Abrons, R. (2014). The Disadvantages of Using Social Networks as Marketing Tools. Retrieved February 25, 2016, from

APA. (2016). Industrial and Organizational Psychology. Retrieved February 25, 2016, from

Holmes, R. (2012, December 6). 5 Ways Social Media Will Change The Way You Work in 2013. Retrieved February 25, 2016, from



  1. You make an excellent point that when used correctly, constructively, and with some restraint social media can be very lucrative for business small or large. Organizations are capable to outreach for perspective customers that may otherwise be unaware of a scope of service, or even increase company presence as active participants in community relations including special projects, employment opportunities, or collaborative efforts.

    As social media increases exposure options (LinkedIn, Facebook, Twitter, only to name a few) companies need to ensure those professionally representing the organization are legally permitted to do so. Inadvertent disclosure of potential contract specifics, trade secrets, salary information, even employee lists should not be released without consideration to potential negative consequences. Employees engaging in liberal unfiltered and often unconscious discussion online may not even realize they are breaking a standard of conduct or code of ethics until it is reported and or becomes a problem.

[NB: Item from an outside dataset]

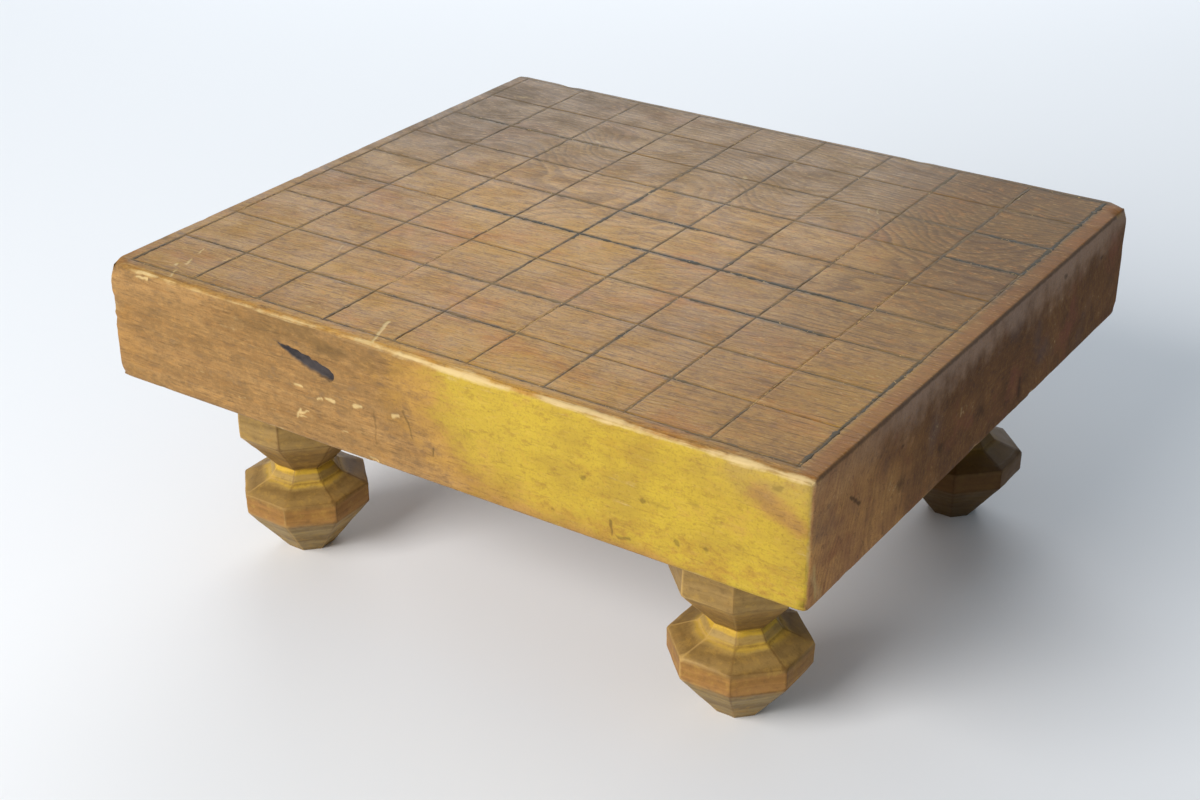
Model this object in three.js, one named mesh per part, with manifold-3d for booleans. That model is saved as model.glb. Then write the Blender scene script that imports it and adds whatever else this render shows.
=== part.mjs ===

    In addition to breached data employees often are expected to maintain professional images, even on social medial. There is a fine line between self expression and freedom of speech when you tie your personal accounts to your employer and behave below expected corporate standards. Ultimately such activity can and has cost employees their jobs or professional sanction in some cases.

    The internet has changed forever the process of business and socialization, it will be interesting being apart of both worlds how progressively things continue to evolve and how norms and standards are adapted to marry both.

  2. As you say, it’s important for any company with an internet footprint to be aware of the dangers that come along with the glitz and glamour of social media. Particularly, the content that is posted by employees can pose a serious PR problem to any company with a well known footprint, and there is little that can be done to control it.
    There are a few ways to help mitigate the likelihood of such unpleasant instances occurring. The first such way is to hire employees who tend to use their social media responsibly. While this is more difficult in practice than in theory, there are ways around the challenges. Worthy of note here is that it is much easier for a business in a small town to hire individuals at a company who are low-risk for internet embarrassment, if only because everyone in a small town knows everyone. In larger cities, this can be difficult, but scanning during a meeting to discuss social media activity, and gauging the applicant’s consequent reaction, can go a long way towards knowing someone’s social media proclivities without having to look at their Twitter feed or Facebook posts if such an action is, for example, currently illegal. Establishing stiff penalties for such behavior is equally effective in curbing it.
    The funny thing is, it can take many forms that don’t immediately spring to mind. Not all internet risk involves a raunchy frat party and substances of dubious legality plain for all the world wide web to see. Recently, I had an issue where one of my employees had begun posting pictures on Instagram that she’d taken at our place of business, with the company logo clearly visible in the images. That would have been alright, until she started putting captions on the pictures that had clear ties to her religious proclivities. That, while in a small town, could easily be seen by community members who did not belong to her faith, and in all likelihood, in the short time they were live on Facebook, probably damaged my store’s customer base by associating the branch with that religion. It was a difficult situation to be in.
    That being the case, in most scenarios, the benefits outweigh the risks for an online, social media presence. It’s working for Bernie Sanders at the moment, as his primary weapon in the Democratic primary against Hillary Clinton. Without the support of social media site Reddit, he would likely not have nearly as many supporters as he currently enjoys. It’s worked for others, too.